Processing Environment
When you open the program, you will find something like a text editor. That’s where we will type commands – no, there is not a “toolbar” here, since the original goal of Processing is to teach programming fundamentals.
To run the script that we are going to write, just click on the play button at the left top corner of the window. A new window will open, empty for now, since we haven’t created any commands yet. Close it (or press the stop button) and save your file before you start programming – by default its name is the creation date, but you can choose any other name.
Basic Commands
To begin to understand Processing syntax, type the code below and run the program:
ellipse(600, 100, 100, 100);
You will see a window like this:
What does this mean?
These commands are called functions. We use two of them: size and ellipse.The first defines the size of the document we are going to work with (in pixels). The second draws an ellipse. Beside each one, inside the parentheses, we have the parameters: information that the program needs to know for how it will perform each function. In our case:
ellipse (horizontal coordinate of the ellipse, vertical coordinate of the ellipse, width of the ellipse, height of the ellipse);
It means that it’s possible to translate the second line as “draw an ellipse 400 pixels from the left edge and 100 pixels from the top, 100 pixels high and 100 pixels wide”. Try to change these numbers to better understand how they work.
At last, some details we need to be aware of:
- parameters must always be separated by commas (white space makes no difference);
- we always need a ; after each command.
- It doesn’t matter if you have a space or a paragraph between these symbols, but they must be there!
If you’re curious and want to try other ways before going ahead, take a look at the following commands:
point()
rect()
triangle()
You will find instructions for each one on the Processing reference web site.
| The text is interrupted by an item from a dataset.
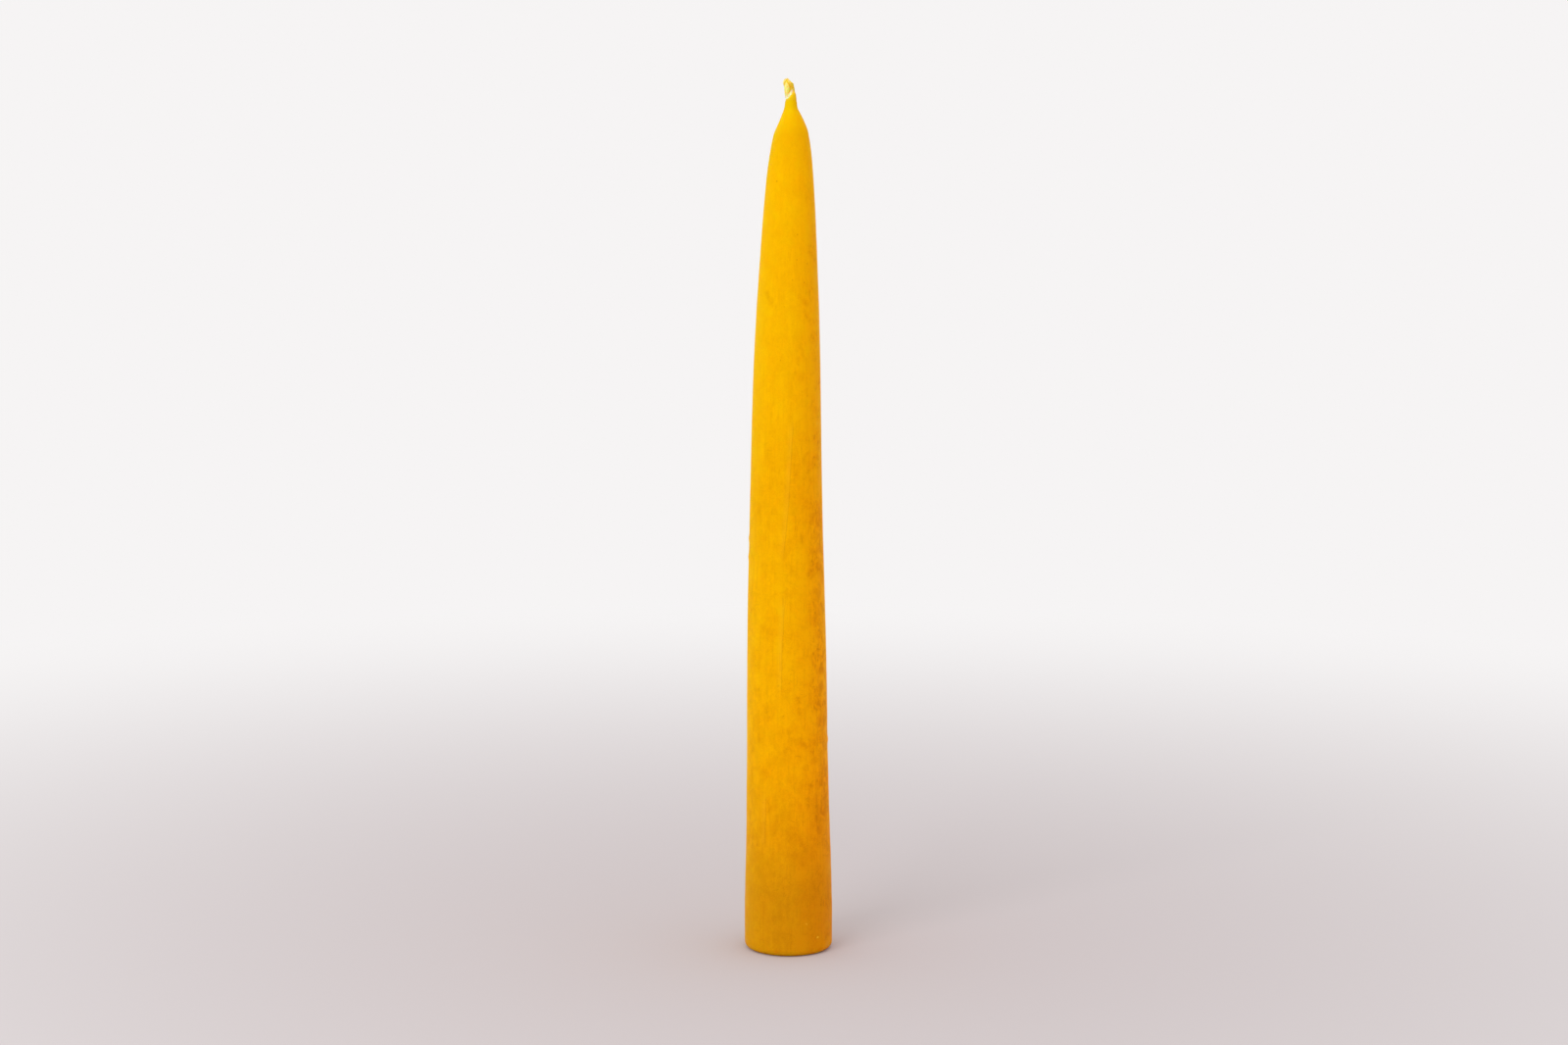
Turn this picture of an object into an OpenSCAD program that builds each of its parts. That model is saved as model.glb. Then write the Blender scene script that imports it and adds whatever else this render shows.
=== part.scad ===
// Dipped taper candle: a beeswax body built up round a plaited cotton wick.
// The candle stands on z = 0, its straight axis is the Z axis, and the bare wick leans towards -X.

/* [Foot] */
// Diameter of the foot, the part that a socket holds
foot_d = 22.2; // [16:0.1:30]
// Height of the foot's straight part above the ground
foot_h = 12; // [6:0.5:25]
// Rounding of the foot's bottom edge
foot_edge_r = 1.5; // [0.5:0.1:4]

/* [Taper] */
// Height of the wax, from the ground to the top of the neck
wax_h = 214.5; // [120:0.5:320]
// Diameter at which the taper turns into the shoulder
shoulder_d = 8.8; // [7:0.1:13]
// Lean of the side just above the foot, in degrees from upright
foot_lean = 1.4; // [0:0.1:6]
// Length over which the foot's lean shapes the side
foot_pull = 50; // [5:1:80]
// Lean of the side just below the shoulder, in degrees from upright
top_lean = 12.5; // [4:0.5:15]
// Length over which the shoulder's lean shapes the side
top_pull = 22; // [10:1:50]

/* [Shoulder and neck] */
// Radius of the round from the taper into the cone
shoulder_round = 11; // [2:0.5:16]
// Lean of the cone under the neck, in degrees from upright
cone_lean = 24.5; // [18:0.5:35]
// Radius of the hollow round from the cone into the neck
neck_round = 4.4; // [2:0.2:8]
// Thickness of the wax round the wick at the neck
neck_film = 0.15; // [0.1:0.05:0.8]
// Length of neck over which that film thins out onto the wick
film_run = 0.6; // [0.3:0.1:4]
// Thickness that the film has left at its upper edge
film_edge = 0.03; // [0.01:0.01:0.08]

/* [Wick] */
// Diameter of the waxed wick inside the candle, which fills its bore
wick_d = 2.7; // [1.6:0.1:4]
// Length of the bare wick above the neck
wick_out = 5.5; // [3:0.1:12]
// How far the bare wick's tip leans over from the axis
wick_bend = 0.72; // [0:0.02:1.5]
// Height of the bare wick's pointed tip
tip_h = 1.3; // [0.5:0.1:2.5]

/* [Plait] */
// How much wider the bare plait opens out than the wick in the bore
plait_open = 0.1; // [0:0.05:0.6]
// Thickness of the plait as a share of its width
plait_flat = 0.8; // [0.7:0.01:0.95]
// Width of one strand as a share of the plait's width
strand_share = 0.58; // [0.52:0.01:0.66]
// Length of plait in which one strand crosses over and back
plait_pitch = 13; // [8:0.5:20]
// Place in the pitch at which the plait leaves the neck, in degrees
plait_turn = 355; // [0:5:355]

/* [Hidden] */
$fn = 96;

wax_colour = "#f2ab12";
wick_colour = "#f3d34a";

side_steps = 36;
round_steps = 8;
film_steps = 5;
strands = 3;
plait_sides = 24;
plait_rings = 20;
tip_rings = 7;
// Depth to which the plait's own form reaches down into the round wick, and its clearance there
root_h = 0.6;
root_gap = 0.02;
// Height over which the plait opens out above the neck
open_h = 0.9;
// Power that gives the tip its pointed arch, and the last ring's share of the plait's width
tip_power = 1.8;
tip_end = 0.05;

foot_r = foot_d / 2;
wick_r = wick_d / 2;
neck_r = wick_r + neck_film;

// The neck, cone and shoulder are worked down from the top of the wax
neck_z = wax_h - film_run;
cone_top_r = neck_r + neck_round * (1 - cos(cone_lean));
cone_top_z = neck_z - neck_round * sin(cone_lean);
cone_foot_r = shoulder_d / 2 - shoulder_round * (cos(top_lean) - cos(cone_lean));
cone_foot_z = cone_top_z - (cone_foot_r - cone_top_r) / tan(cone_lean);
shoulder_z = cone_foot_z - shoulder_round * (sin(cone_lean) - sin(top_lean));

plait_w = wick_d + plait_open;
strand_r = plait_w * strand_share / 2;
swing_x = plait_w / 2 - strand_r;
swing_y = plait_w * plait_flat / 2 - strand_r;
root_share = (wick_r - root_gap) / (plait_w / 2);

// Points of an arc about c, from one angle to another
function arc(c, r, from, to) =
    [for (i = [0:round_steps])
        let (a = from + (to - from) * i / round_steps)
        [c[0] + r * cos(a), c[1] + r * sin(a)]];

// Point at share t of a cubic curve with ends a and d and handles b and c
function cubic(a, b, c, d, t) =
    a * pow(1 - t, 3) + 3 * b * t * pow(1 - t, 2) + 3 * c * t * t * (1 - t) + d * pow(t, 3);

// Rises smoothly from 0 to 1
function ease(t) = let (u = min(1, max(0, t))) u * u * (3 - 2 * u);

// Side of the taper between the foot and the shoulder, without its two ends
function taper_side() =
    let (
        low = [foot_r, foot_h],
        high = [shoulder_d / 2, shoulder_z],
        low_handle = low + foot_pull * [-sin(foot_lean), cos(foot_lean)],
        high_handle = high + top_pull * [sin(top_lean), -cos(top_lean)]
    )
    [for (i = [1:side_steps - 1]) cubic(low, low_handle, high_handle, high, i / side_steps)];

// Half section of the wax, from the bore's lower end round the outside to its upper end
function wax_section() =
    concat(
        [[wick_r, 0]],
        arc([foot_r - foot_edge_r, foot_edge_r], foot_edge_r, -90, 0),
        [[foot_r, foot_h]],
        taper_side(),
        arc([shoulder_d / 2, shoulder_z] - shoulder_round * [cos(top_lean), sin(top_lean)],
            shoulder_round, top_lean, cone_lean),
        arc([neck_r + neck_round, neck_z], neck_round, 180 + cone_lean, 180),
        [for (i = [1:film_steps])
            let (t = i / film_steps)
            [neck_r - (neck_film - film_edge) * ease(t), neck_z + film_run * t]],
        [[wick_r, wax_h]]
    );

// Centre of strand k across the plait, at height h above the neck
function strand_centre(k, h) =
    let (t = 360 * (h / plait_pitch + k / strands) + plait_turn)
    [swing_x * sin(t), swing_y * sin(2 * t)];

// Distance from the plait's middle to the outside of a strand, looking in direction a
function strand_reach(c, a) =
    let (along = c[0] * cos(a) + c[1] * sin(a))
    along + sqrt(strand_r * strand_r - c * c + along * along);

// Share of its full width that the plait has at height h
function plait_share(h) =
    let (tip = max(0, 1 - (wick_out - h) / tip_h))
    (root_share + (1 - root_share) * ease(h / open_h)) * max(tip_end, 1 - pow(tip, tip_power));

// Heights of the plait's rings above the neck, which lie closer together towards the tip
function ring_heights() =
    concat(
        [for (i = [0:plait_rings]) -root_h + i * (wick_out - tip_h + root_h) / plait_rings],
        [for (i = [1:tip_rings]) wick_out - tip_h * (1 - sin(90 * i / tip_rings))]
    );

// One ring of the plait, which follows the outermost strand all the way round
function plait_ring(h) =
    let (shift = wick_bend * ease(h / wick_out))
    [for (i = [0:plait_sides - 1])
        let (
            a = 360 * i / plait_sides,
            reach = max([for (k = [0:strands - 1]) strand_reach(strand_centre(k, h), a)])
        )
        [reach * plait_share(h) * cos(a) - shift, reach * plait_share(h) * sin(a), wax_h + h]];

// Skin over a stack of rings with n points each, closed at both ends
module loft(rings, n) {
    last = len(rings) - 1;
    polyhedron(
        points = [for (ring = rings) each ring],
        faces = concat(
            [[for (i = [0:n - 1]) i]],
            [for (j = [0:last - 1], i = [0:n - 1]) [j * n + i, (j + 1) * n + i, j * n + (i + 1) % n]],
            [for (j = [0:last - 1], i = [0:n - 1])
                [(j + 1) * n + i, (j + 1) * n + (i + 1) % n, j * n + (i + 1) % n]],
            [[for (i = [n - 1:-1:0]) last * n + i]]
        )
    );
}

module wax_body() {
    color(wax_colour)
        rotate_extrude() polygon(wax_section());
}

module wick() {
    color(wick_colour) {
        cylinder(d = wick_d, h = wax_h);
        loft([for (h = ring_heights()) plait_ring(h)], plait_sides);
    }
}

wax_body();
wick();
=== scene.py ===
"""A hand-dipped beeswax taper candle: bowed, rippled wax, the waxed plait of its wick, and a plain stage."""

import bisect
import functools
import math

import bmesh
import bpy
from bpy.props import FloatProperty, FloatVectorProperty, IntProperty, PointerProperty
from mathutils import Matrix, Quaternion, Vector, noise


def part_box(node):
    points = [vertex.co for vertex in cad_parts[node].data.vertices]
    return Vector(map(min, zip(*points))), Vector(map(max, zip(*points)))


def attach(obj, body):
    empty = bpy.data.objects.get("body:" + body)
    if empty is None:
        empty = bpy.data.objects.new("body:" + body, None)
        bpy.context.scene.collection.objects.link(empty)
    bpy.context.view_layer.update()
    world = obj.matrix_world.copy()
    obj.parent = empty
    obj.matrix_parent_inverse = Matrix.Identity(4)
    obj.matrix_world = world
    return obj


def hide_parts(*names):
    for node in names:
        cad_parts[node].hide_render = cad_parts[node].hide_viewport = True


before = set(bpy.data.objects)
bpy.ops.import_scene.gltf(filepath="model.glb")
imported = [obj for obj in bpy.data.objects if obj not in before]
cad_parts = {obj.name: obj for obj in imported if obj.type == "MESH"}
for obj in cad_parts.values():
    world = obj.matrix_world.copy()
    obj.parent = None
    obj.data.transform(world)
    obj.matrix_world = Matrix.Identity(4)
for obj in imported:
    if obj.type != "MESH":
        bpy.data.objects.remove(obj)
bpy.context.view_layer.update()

bl_info = {
    "name": "Dipped taper candle",
    "version": (1, 0, 0),
    "blender": (4, 5, 0),
    "location": "3D View > Sidebar > Candle",
    "description": "Models a hand-dipped beeswax taper candle and its stage",
    "category": "Add Mesh",
}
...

Visualizing: accuracy vs. synthesis
To see the density of each city here, we will use a straightforward technique: representing the total number of inhabitants as points within the city area. This feature offers a less precise notion than a bar chart would, for example – you can not tell the area or the population of the cities just by looking at the pictures below:
Our intention, however, is simply to present a direct visual and intuitive comparison of the theme: more points, more people; larger square, the larger area. In choosing one or another way of visualizing, always think about the balance between these two variables and analyze how they can work best according to the purpose of your chart.
Formatting data
We will use data from the 2013 Demographia World Urban Areas to draw a graph ranking the 10 most populated cities in the world (table 1).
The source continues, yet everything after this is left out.